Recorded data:
** Begin **

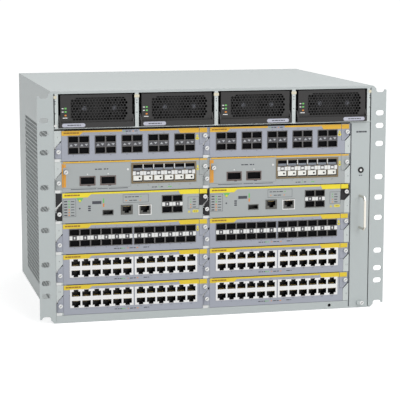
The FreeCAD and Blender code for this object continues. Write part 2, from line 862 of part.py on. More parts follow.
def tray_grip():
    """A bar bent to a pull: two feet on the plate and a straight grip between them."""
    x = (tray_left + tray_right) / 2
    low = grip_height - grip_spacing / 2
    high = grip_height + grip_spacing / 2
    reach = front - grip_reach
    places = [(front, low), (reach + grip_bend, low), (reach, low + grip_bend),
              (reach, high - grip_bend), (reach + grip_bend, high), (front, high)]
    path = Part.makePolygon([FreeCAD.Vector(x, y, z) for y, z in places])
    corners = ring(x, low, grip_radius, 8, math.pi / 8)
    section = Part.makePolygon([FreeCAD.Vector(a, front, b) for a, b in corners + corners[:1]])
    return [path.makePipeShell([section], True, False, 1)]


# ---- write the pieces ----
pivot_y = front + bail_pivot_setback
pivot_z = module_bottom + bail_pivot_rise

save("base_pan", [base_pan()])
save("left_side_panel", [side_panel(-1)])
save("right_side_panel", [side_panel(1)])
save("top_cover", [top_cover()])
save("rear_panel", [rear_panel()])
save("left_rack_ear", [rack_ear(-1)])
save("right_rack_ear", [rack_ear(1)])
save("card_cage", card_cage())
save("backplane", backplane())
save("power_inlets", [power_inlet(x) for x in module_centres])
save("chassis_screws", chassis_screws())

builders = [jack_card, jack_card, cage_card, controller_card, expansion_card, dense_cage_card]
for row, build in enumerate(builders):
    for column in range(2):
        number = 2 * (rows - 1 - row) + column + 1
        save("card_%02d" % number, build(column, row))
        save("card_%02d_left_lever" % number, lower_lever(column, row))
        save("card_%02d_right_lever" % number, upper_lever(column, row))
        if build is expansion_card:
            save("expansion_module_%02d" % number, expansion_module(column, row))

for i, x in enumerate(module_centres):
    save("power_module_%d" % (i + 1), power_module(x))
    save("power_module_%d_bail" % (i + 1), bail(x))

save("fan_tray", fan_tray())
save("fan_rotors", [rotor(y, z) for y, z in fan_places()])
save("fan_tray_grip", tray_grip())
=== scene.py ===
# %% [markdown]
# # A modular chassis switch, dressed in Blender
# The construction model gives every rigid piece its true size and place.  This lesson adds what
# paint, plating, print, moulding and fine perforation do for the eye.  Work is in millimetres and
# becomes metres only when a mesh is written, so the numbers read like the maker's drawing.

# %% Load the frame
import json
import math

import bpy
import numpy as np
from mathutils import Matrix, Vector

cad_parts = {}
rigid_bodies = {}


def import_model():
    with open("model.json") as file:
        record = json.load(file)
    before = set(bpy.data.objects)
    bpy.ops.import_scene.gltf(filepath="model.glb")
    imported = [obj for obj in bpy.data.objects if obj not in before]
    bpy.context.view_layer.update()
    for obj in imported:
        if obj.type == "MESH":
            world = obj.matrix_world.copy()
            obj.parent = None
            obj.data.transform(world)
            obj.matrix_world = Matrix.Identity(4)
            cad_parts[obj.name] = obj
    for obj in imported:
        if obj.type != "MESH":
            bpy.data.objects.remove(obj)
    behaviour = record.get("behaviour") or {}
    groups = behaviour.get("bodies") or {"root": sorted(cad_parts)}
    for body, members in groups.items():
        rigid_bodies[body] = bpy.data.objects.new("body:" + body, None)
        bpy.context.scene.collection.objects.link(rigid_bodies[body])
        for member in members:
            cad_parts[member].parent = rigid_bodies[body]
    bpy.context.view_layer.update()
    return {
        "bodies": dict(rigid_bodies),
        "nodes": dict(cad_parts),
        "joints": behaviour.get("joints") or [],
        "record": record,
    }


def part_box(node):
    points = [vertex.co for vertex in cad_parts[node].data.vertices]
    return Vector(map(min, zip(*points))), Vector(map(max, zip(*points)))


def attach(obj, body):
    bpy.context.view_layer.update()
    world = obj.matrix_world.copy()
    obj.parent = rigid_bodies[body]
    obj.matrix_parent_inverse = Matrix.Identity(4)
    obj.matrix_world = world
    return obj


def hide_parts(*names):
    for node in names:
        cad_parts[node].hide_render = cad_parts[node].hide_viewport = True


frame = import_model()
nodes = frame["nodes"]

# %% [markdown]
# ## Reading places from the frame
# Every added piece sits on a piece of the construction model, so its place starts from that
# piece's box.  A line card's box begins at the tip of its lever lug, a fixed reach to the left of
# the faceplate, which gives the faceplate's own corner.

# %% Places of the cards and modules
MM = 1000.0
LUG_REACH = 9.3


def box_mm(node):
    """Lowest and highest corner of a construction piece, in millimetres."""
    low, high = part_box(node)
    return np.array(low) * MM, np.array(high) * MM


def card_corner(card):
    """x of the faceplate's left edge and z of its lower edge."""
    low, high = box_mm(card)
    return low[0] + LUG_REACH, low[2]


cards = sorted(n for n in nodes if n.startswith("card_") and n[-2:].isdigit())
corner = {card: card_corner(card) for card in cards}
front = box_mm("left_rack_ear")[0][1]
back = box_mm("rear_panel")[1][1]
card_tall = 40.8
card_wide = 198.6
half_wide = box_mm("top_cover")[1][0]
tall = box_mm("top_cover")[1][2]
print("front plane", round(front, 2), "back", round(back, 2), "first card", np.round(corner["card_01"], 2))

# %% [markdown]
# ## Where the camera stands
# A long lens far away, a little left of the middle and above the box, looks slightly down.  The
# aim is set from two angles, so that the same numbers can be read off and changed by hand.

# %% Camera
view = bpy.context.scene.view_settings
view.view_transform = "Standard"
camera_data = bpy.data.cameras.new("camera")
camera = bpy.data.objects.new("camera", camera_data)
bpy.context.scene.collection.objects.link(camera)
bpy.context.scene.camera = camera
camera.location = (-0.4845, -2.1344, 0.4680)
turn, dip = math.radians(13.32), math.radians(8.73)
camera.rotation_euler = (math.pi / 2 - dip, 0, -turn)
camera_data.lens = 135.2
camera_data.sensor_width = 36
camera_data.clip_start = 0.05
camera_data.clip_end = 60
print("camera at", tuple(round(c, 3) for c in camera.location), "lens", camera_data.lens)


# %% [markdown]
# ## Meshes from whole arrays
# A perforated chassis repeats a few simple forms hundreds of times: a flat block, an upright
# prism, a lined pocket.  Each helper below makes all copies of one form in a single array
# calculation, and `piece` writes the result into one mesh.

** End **
** Begin **

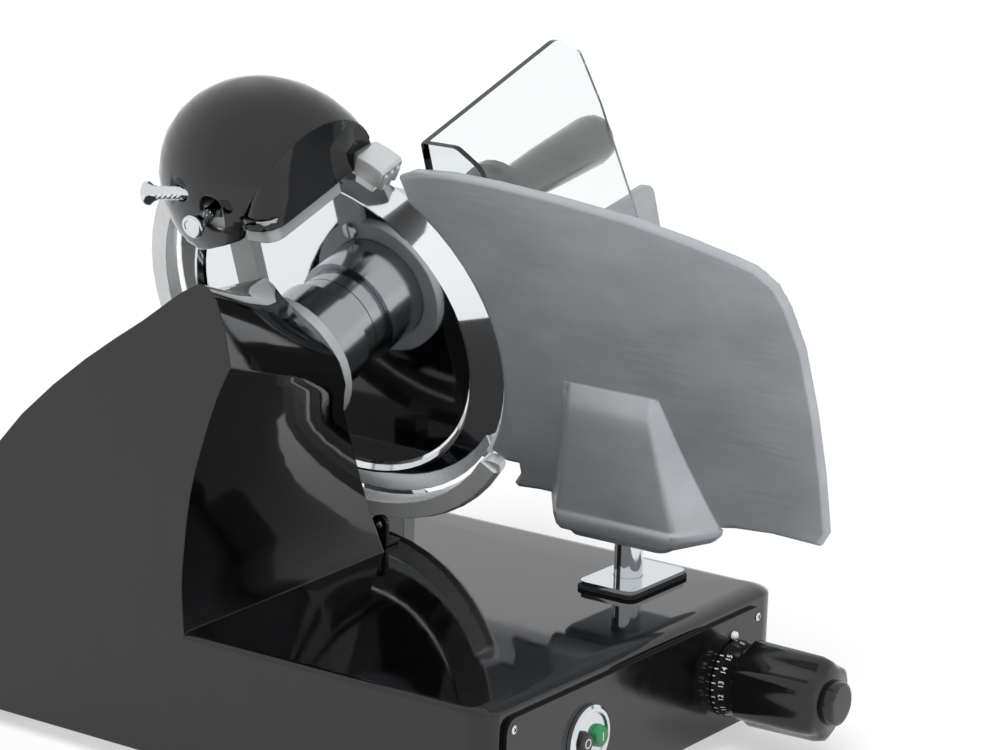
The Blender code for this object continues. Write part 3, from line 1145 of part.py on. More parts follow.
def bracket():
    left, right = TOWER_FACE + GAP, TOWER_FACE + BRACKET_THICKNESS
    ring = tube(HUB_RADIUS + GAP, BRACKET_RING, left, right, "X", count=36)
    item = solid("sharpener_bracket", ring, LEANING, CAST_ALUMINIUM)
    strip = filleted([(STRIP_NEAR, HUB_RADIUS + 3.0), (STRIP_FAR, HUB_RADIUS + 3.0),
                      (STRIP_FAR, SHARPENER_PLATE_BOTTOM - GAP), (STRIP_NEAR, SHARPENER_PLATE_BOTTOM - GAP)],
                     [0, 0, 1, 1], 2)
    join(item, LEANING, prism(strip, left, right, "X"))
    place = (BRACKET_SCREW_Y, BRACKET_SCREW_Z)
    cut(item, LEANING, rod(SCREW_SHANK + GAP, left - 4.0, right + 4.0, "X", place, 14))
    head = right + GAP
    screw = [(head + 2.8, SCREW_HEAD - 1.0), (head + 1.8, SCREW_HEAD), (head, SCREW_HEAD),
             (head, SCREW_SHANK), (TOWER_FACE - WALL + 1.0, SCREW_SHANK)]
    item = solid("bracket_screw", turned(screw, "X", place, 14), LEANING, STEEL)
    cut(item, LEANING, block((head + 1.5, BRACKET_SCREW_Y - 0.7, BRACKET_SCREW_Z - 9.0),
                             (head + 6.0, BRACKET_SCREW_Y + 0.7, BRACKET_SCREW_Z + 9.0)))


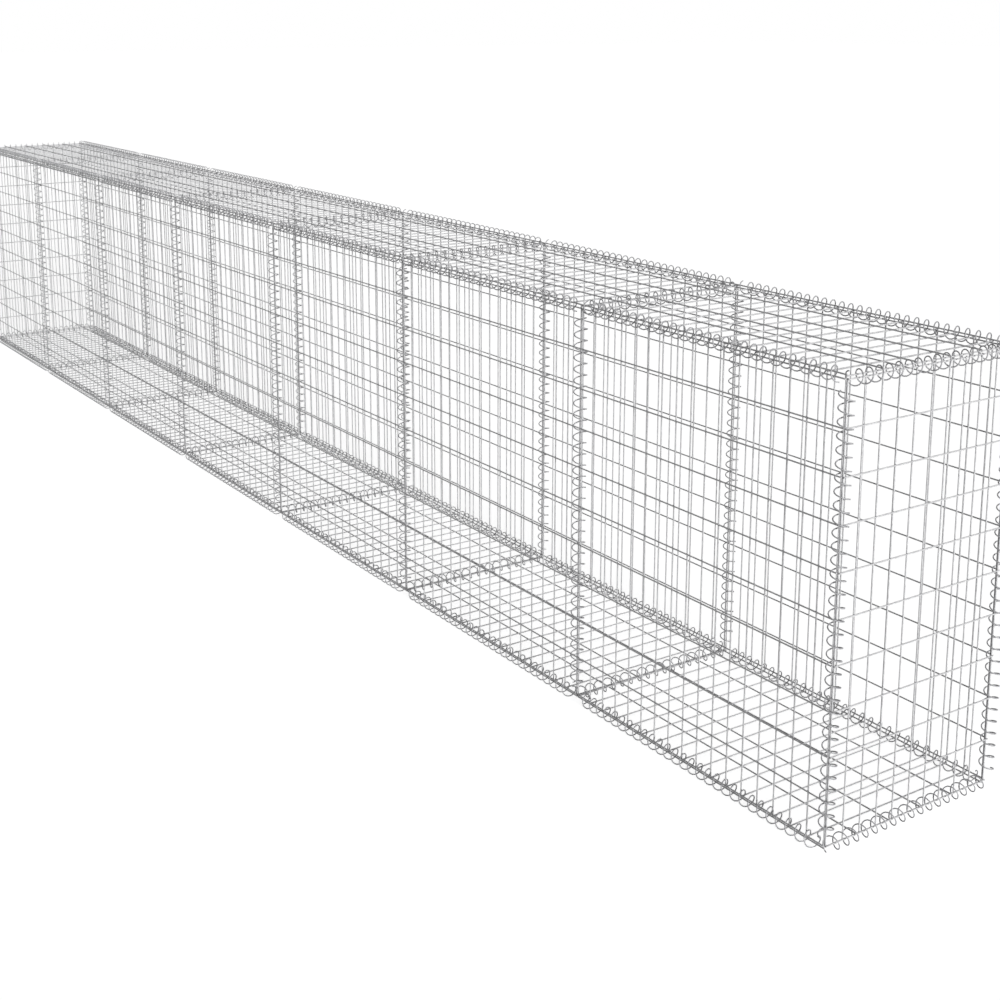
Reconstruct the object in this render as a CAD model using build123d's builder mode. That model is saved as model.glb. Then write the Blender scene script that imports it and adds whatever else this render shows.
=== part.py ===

** End **
** Begin **

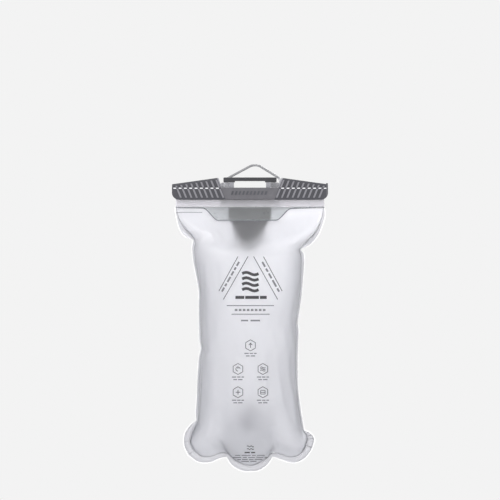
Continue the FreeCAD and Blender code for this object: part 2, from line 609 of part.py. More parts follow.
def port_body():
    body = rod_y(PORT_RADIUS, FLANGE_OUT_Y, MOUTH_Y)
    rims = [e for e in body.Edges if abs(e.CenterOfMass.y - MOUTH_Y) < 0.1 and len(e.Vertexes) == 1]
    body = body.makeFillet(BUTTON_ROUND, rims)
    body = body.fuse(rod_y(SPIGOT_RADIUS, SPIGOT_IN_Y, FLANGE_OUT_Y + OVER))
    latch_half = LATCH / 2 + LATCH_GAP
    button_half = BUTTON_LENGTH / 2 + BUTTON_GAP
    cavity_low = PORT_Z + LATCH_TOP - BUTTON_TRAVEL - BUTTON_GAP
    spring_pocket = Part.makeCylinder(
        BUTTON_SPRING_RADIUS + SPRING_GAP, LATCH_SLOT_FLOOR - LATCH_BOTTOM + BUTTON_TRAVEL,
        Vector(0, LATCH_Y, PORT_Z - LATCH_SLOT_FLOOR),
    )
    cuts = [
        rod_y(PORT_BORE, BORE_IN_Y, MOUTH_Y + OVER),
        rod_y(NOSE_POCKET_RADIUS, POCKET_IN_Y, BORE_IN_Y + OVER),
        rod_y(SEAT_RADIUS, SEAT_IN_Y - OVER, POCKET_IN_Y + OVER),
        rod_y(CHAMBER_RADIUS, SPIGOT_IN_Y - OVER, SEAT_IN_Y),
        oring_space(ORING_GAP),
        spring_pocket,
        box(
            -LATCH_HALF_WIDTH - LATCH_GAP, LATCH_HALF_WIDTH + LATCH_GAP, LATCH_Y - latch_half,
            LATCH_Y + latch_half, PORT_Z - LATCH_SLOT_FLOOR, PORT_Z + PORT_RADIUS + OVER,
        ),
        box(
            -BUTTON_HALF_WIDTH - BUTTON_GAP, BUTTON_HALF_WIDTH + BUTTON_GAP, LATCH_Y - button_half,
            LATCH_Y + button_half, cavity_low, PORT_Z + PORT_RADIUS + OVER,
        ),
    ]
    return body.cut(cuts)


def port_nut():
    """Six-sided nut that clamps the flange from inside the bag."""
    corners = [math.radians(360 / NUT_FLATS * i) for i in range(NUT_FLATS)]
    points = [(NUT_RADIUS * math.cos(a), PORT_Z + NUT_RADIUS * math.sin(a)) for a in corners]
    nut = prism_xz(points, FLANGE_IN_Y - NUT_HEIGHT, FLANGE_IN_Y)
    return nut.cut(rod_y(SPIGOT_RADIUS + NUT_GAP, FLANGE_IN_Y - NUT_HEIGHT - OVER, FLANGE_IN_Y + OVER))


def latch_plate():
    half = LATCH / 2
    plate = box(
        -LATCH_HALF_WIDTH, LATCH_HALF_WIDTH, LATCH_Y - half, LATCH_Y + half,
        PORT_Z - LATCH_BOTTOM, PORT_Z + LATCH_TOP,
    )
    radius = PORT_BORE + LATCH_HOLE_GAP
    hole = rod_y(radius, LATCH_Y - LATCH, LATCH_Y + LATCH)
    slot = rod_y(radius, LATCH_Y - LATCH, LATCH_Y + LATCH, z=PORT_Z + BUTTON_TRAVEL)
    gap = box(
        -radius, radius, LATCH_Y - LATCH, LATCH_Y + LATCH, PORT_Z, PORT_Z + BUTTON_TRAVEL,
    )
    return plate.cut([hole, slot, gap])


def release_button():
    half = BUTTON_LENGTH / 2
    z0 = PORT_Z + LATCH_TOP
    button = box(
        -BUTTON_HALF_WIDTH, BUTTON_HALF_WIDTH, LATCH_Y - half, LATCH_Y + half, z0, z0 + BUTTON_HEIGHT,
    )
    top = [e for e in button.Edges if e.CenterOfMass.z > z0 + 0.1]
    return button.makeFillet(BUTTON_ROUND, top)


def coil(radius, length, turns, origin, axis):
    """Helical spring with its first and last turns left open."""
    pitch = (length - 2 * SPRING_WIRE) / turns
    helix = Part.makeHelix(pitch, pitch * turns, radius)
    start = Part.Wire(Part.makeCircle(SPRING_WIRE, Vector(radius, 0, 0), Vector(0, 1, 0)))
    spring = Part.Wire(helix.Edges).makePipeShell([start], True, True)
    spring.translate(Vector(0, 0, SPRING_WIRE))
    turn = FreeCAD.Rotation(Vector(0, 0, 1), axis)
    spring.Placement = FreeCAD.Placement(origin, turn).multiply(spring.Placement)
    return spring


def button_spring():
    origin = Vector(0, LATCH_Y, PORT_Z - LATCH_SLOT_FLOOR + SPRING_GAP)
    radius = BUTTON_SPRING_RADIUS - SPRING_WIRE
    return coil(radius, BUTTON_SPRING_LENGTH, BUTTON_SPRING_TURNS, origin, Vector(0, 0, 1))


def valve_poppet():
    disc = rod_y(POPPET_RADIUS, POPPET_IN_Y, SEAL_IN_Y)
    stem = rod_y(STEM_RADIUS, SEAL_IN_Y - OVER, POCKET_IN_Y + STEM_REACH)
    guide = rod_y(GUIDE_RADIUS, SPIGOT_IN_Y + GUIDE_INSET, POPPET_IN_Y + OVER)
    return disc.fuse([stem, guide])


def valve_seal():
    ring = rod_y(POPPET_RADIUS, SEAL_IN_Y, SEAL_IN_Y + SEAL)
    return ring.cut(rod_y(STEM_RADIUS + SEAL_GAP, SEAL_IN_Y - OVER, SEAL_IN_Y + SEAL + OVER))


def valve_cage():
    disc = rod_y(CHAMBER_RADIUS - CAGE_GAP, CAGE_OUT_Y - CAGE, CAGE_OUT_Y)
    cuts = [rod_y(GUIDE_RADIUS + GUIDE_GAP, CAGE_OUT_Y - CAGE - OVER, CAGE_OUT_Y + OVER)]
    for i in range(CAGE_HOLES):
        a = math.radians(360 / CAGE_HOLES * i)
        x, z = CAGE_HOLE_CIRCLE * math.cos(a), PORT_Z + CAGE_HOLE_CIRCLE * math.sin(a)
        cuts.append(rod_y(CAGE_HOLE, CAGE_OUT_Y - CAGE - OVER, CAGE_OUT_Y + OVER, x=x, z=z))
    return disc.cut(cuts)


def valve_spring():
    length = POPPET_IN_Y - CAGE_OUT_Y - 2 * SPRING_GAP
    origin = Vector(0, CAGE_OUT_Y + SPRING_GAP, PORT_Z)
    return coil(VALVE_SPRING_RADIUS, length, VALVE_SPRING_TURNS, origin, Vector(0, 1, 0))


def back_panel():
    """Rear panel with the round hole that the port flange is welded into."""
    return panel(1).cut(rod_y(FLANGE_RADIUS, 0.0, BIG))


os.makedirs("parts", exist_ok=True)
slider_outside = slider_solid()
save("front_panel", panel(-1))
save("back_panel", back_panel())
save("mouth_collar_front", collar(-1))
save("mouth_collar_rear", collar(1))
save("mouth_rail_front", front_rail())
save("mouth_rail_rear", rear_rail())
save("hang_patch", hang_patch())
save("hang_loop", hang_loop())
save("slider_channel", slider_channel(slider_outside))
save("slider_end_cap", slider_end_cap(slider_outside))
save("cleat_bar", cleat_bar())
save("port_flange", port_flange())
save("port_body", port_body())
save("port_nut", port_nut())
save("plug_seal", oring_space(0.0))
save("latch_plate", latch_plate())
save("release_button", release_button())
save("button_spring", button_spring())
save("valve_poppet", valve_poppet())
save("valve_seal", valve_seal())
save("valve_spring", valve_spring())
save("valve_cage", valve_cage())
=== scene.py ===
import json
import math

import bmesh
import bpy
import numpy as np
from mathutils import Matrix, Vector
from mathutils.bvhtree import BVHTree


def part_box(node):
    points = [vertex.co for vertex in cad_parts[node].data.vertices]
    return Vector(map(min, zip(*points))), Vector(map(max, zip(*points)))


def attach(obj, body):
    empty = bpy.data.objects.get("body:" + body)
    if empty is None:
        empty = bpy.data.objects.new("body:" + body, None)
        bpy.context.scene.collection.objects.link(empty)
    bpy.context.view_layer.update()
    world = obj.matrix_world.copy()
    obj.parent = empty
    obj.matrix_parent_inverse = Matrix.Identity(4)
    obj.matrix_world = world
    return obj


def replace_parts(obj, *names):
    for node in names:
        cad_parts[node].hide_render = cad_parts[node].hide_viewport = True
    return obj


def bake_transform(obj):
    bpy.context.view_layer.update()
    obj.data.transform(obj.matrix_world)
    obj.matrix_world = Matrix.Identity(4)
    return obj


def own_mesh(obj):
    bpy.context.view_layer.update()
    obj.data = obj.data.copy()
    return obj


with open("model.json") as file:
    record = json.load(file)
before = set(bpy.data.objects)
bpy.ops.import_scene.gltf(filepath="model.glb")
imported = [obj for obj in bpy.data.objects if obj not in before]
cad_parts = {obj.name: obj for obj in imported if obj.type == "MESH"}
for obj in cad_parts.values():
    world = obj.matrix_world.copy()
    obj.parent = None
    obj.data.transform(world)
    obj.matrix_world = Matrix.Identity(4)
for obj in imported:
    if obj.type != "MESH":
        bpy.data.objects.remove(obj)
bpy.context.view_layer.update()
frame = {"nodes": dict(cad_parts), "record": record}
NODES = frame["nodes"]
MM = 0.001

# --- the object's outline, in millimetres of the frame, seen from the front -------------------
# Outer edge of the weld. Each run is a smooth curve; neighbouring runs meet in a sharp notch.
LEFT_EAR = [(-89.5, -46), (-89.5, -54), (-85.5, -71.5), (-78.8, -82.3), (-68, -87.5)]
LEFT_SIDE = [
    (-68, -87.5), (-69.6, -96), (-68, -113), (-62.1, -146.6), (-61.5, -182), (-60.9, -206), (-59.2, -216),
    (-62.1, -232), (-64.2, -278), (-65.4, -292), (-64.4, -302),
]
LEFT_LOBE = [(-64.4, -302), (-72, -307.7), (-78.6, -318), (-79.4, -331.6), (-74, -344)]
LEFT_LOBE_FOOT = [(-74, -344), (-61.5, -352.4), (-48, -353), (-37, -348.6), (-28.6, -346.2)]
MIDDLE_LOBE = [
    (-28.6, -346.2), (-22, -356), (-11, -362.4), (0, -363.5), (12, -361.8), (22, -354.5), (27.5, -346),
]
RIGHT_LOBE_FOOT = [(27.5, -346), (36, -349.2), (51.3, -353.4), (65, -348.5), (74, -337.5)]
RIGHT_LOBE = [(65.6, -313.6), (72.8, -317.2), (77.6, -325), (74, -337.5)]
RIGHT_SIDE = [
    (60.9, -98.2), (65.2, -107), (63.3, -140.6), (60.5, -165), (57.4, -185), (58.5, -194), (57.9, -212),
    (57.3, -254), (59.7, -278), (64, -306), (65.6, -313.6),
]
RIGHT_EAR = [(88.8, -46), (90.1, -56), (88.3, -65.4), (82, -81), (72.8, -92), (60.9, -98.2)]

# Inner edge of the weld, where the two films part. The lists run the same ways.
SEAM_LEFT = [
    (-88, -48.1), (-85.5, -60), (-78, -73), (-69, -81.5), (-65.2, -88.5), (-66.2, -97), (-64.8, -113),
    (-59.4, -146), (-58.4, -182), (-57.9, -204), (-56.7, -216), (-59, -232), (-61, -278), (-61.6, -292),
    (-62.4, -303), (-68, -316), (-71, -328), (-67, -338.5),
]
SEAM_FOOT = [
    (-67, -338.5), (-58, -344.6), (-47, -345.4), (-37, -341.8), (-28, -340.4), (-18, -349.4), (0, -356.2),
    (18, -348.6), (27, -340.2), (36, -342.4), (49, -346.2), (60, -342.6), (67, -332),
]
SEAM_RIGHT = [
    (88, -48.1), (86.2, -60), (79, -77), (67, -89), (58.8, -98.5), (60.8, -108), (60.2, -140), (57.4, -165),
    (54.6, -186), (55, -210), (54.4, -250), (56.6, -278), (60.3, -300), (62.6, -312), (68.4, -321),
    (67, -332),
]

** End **

(What is expected)
Output, from the data above, the lines from the line with "number, build(column, row))" to the line with "cad_parts[obj.name] = obj" exactly as they stand, both ends included and nothing else.

(Completed exercise)
        save("card_%02d" % number, build(column, row))
        save("card_%02d_left_lever" % number, lower_lever(column, row))
        save("card_%02d_right_lever" % number, upper_lever(column, row))
        if build is expansion_card:
            save("expansion_module_%02d" % number, expansion_module(column, row))

for i, x in enumerate(module_centres):
    save("power_module_%d" % (i + 1), power_module(x))
    save("power_module_%d_bail" % (i + 1), bail(x))

save("fan_tray", fan_tray())
save("fan_rotors", [rotor(y, z) for y, z in fan_places()])
save("fan_tray_grip", tray_grip())
=== scene.py ===
# %% [markdown]
# # A modular chassis switch, dressed in Blender
# The construction model gives every rigid piece its true size and place.  This lesson adds what
# paint, plating, print, moulding and fine perforation do for the eye.  Work is in millimetres and
# becomes metres only when a mesh is written, so the numbers read like the maker's drawing.

# %% Load the frame
import json
import math

import bpy
import numpy as np
from mathutils import Matrix, Vector

cad_parts = {}
rigid_bodies = {}


def import_model():
    with open("model.json") as file:
        record = json.load(file)
    before = set(bpy.data.objects)
    bpy.ops.import_scene.gltf(filepath="model.glb")
    imported = [obj for obj in bpy.data.objects if obj not in before]
    bpy.context.view_layer.update()
    for obj in imported:
        if obj.type == "MESH":
            world = obj.matrix_world.copy()
            obj.parent = None
            obj.data.transform(world)
            obj.matrix_world = Matrix.Identity(4)
            cad_parts[obj.name] = obj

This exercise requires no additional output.